● **Exercise aim**:
Write out, precisely and in full, each line of the material.

[Start Information shown]

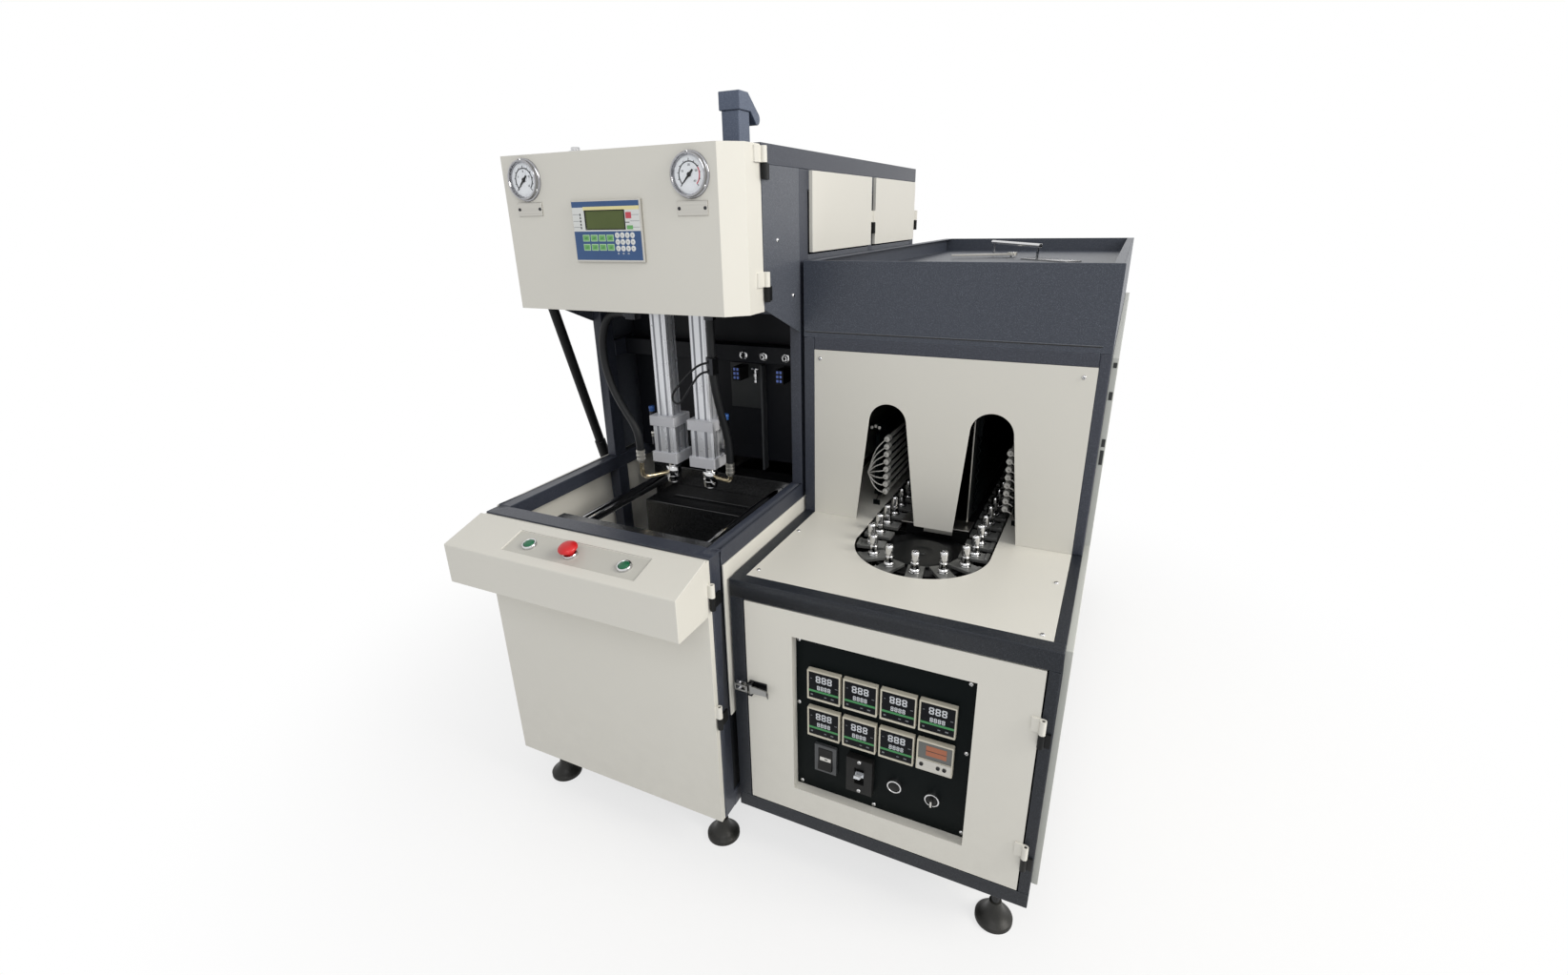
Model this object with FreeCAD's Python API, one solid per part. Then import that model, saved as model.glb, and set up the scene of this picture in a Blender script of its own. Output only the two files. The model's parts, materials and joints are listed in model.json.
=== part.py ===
import FreeCAD, Part
import math
import os

# Two-cavity blow moulding machine: a blow unit on the left and a preform heater on the right.
# Millimetres. While the pieces are made, X runs right from the heater's left frame edge, Y back
# from the heater's lower front and Z up from the floor. At the end everything is shifted so that
# the origin is on the floor, in the middle of the machine's footprint.

os.makedirs("parts", exist_ok=True)
V = FreeCAD.Vector

# ---- blow unit, driving dimensions ----
blow_left, blow_right = -586.0, -8.0
blow_front, blow_back = -50.0, 1236.0
blow_middle = (blow_left + blow_right) / 2
frame_bottom = 128.0
rail_top = 768.0
rail_side = 35.0
main_tube = 40.0
rail_width = 30.0
post_front = 372.0
post_width, post_depth = 26.0, 45.0
roof_top = 1490.0
roof_lip = 36.0
head_back = 207.0
sheet = 3.0

door_front_y = -64.0
door_right = -10.5
bar_front_y = -168.0
bar_back_top, bar_front_top, bar_bottom = 770.0, 740.0, 650.0
bar_right = -9.0
button_x = (-394.0, -287.5, -156.0)
button_y = -118.0

head_left, head_right = -584.0, -9.0
head_front, head_corner = 110.0, 36.0
head_bottom, head_top = 1190.0, 1487.0
gauge_centres = ((-489.0, 1441.0), (-100.0, 1436.0))
gauge_flange = 40.0
controller_x = (-376.0, -210.0)
controller_z = (1287.0, 1400.0)

cylinder_x = (-348.0, -240.0)
cylinder_y = 336.0
plate_under = 1180.0
upper_tube, lower_tube, block_size = 44.0, 64.0, 72.0
collar_z, lower_tube_z, cap_z = (893.0, 917.0), (826.0, 893.0), (800.0, 826.0)
rod_radius, shaft_radius, nozzle_radius = 6.0, 12.0, 19.0
running_gap = 0.05

bar_radius = 15.0
tie_bar_x = (-472.0, -122.0)
tie_bar_z = (690.0, 510.0)
front_platen_y = (40.0, 98.0)
rear_platen_y = (480.0, 540.0)
platen_x = (-518.0, -76.0)
platen_z = (471.0, 720.0)
clamp_z = 600.0
piston_radius, piston_bore = 35.0, 35.05

# ---- preform heater, driving dimensions ----
heater_width, heater_back = 620.0, 1650.0
left_post, right_post = 30.0, 20.0
table_top = 703.0
upper_front = 372.0
chamber_top = 1116.0
hood_top = 1276.0
table_x = (25.0, 600.0)
turn_front = (309.0, 288.0)
turn_rear_y = 1192.0
cut_radius = 143.0
pitch_radius = 108.0
sprocket_teeth = 12
straight_pitches = 16
plate_top = 697.0
lamp_x = (170.0, 448.0)
lamp_first_z, lamp_pitch, lamps_per_bank = 744.0, 18.7, 8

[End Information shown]

● **Reply to the exercise**:
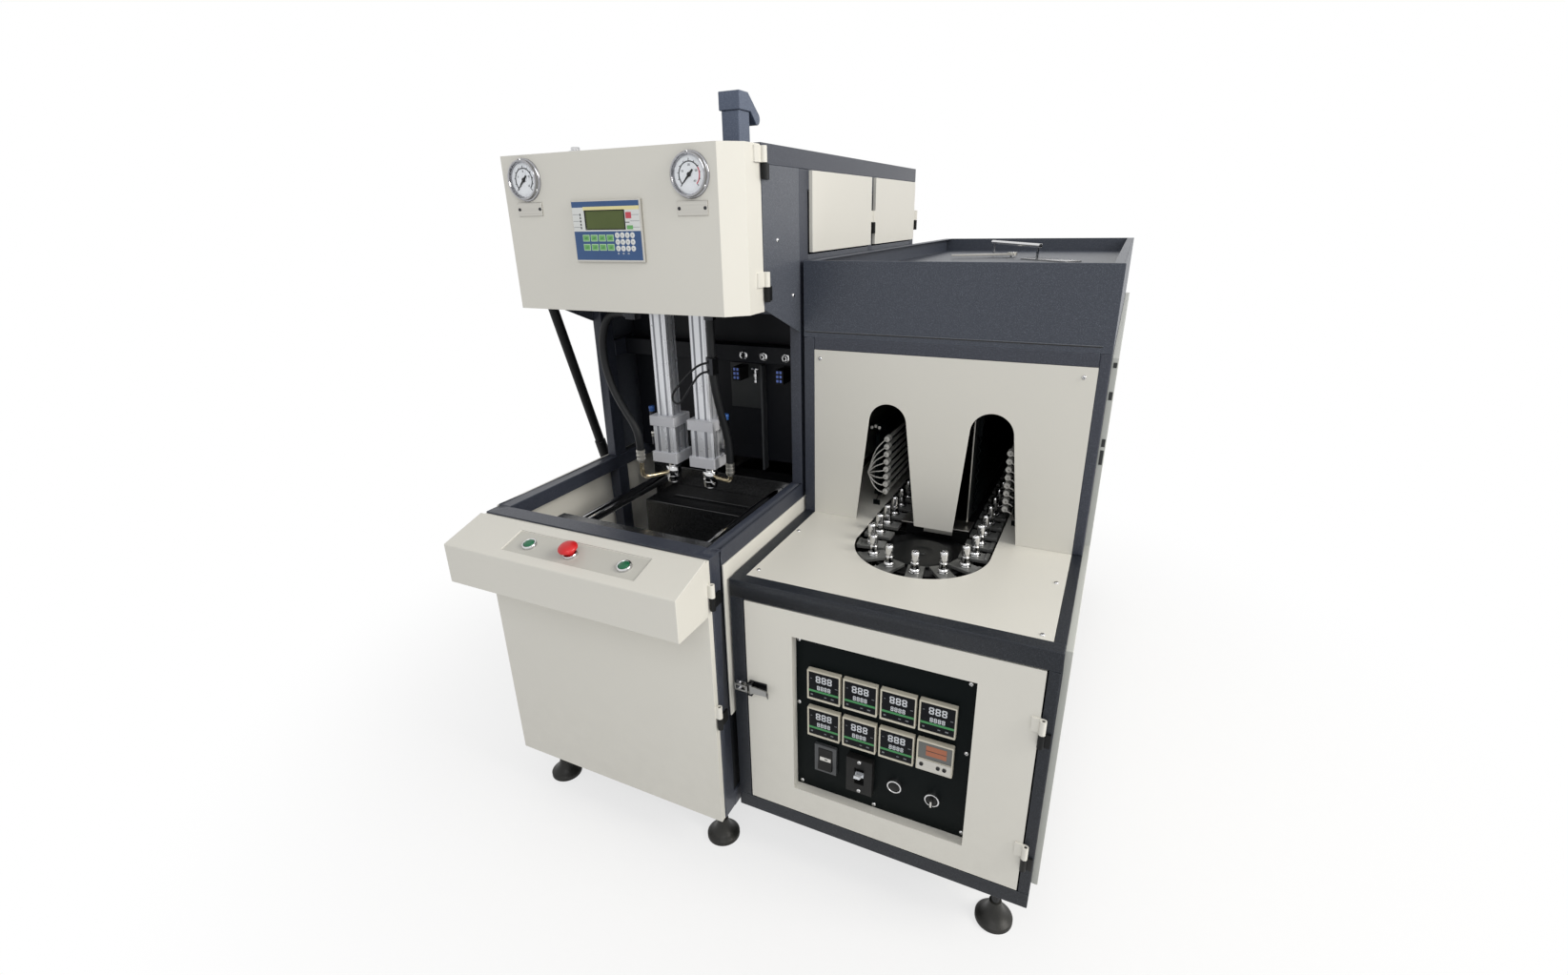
Model this object with FreeCAD's Python API, one solid per part. Then import that model, saved as model.glb, and set up the scene of this picture in a Blender script of its own. Output only the two files. The model's parts, materials and joints are listed in model.json.
=== part.py ===
import FreeCAD, Part
import math
import os

# Two-cavity blow moulding machine: a blow unit on the left and a preform heater on the right.
# Millimetres. While the pieces are made, X runs right from the heater's left frame edge, Y back
# from the heater's lower front and Z up from the floor. At the end everything is shifted so that
# the origin is on the floor, in the middle of the machine's footprint.

os.makedirs("parts", exist_ok=True)
V = FreeCAD.Vector

# ---- blow unit, driving dimensions ----
blow_left, blow_right = -586.0, -8.0
blow_front, blow_back = -50.0, 1236.0
blow_middle = (blow_left + blow_right) / 2
frame_bottom = 128.0
rail_top = 768.0
rail_side = 35.0
main_tube = 40.0
rail_width = 30.0
post_front = 372.0
post_width, post_depth = 26.0, 45.0
roof_top = 1490.0
roof_lip = 36.0
head_back = 207.0
sheet = 3.0

door_front_y = -64.0
door_right = -10.5
bar_front_y = -168.0
bar_back_top, bar_front_top, bar_bottom = 770.0, 740.0, 650.0
bar_right = -9.0
button_x = (-394.0, -287.5, -156.0)
button_y = -118.0

head_left, head_right = -584.0, -9.0
head_front, head_corner = 110.0, 36.0
head_bottom, head_top = 1190.0, 1487.0
gauge_centres = ((-489.0, 1441.0), (-100.0, 1436.0))
gauge_flange = 40.0
controller_x = (-376.0, -210.0)
controller_z = (1287.0, 1400.0)

cylinder_x = (-348.0, -240.0)
cylinder_y = 336.0
plate_under = 1180.0
upper_tube, lower_tube, block_size = 44.0, 64.0, 72.0
collar_z, lower_tube_z, cap_z = (893.0, 917.0), (826.0, 893.0), (800.0, 826.0)
rod_radius, shaft_radius, nozzle_radius = 6.0, 12.0, 19.0
running_gap = 0.05

bar_radius = 15.0
tie_bar_x = (-472.0, -122.0)
tie_bar_z = (690.0, 510.0)
front_platen_y = (40.0, 98.0)
rear_platen_y = (480.0, 540.0)
platen_x = (-518.0, -76.0)
platen_z = (471.0, 720.0)
clamp_z = 600.0
piston_radius, piston_bore = 35.0, 35.05

# ---- preform heater, driving dimensions ----
heater_width, heater_back = 620.0, 1650.0
left_post, right_post = 30.0, 20.0
table_top = 703.0
upper_front = 372.0
chamber_top = 1116.0
hood_top = 1276.0
table_x = (25.0, 600.0)
turn_front = (309.0, 288.0)
turn_rear_y = 1192.0
cut_radius = 143.0
pitch_radius = 108.0
sprocket_teeth = 12
straight_pitches = 16
plate_top = 697.0
lamp_x = (170.0, 448.0)
lamp_first_z, lamp_pitch, lamps_per_bank = 744.0, 18.7, 8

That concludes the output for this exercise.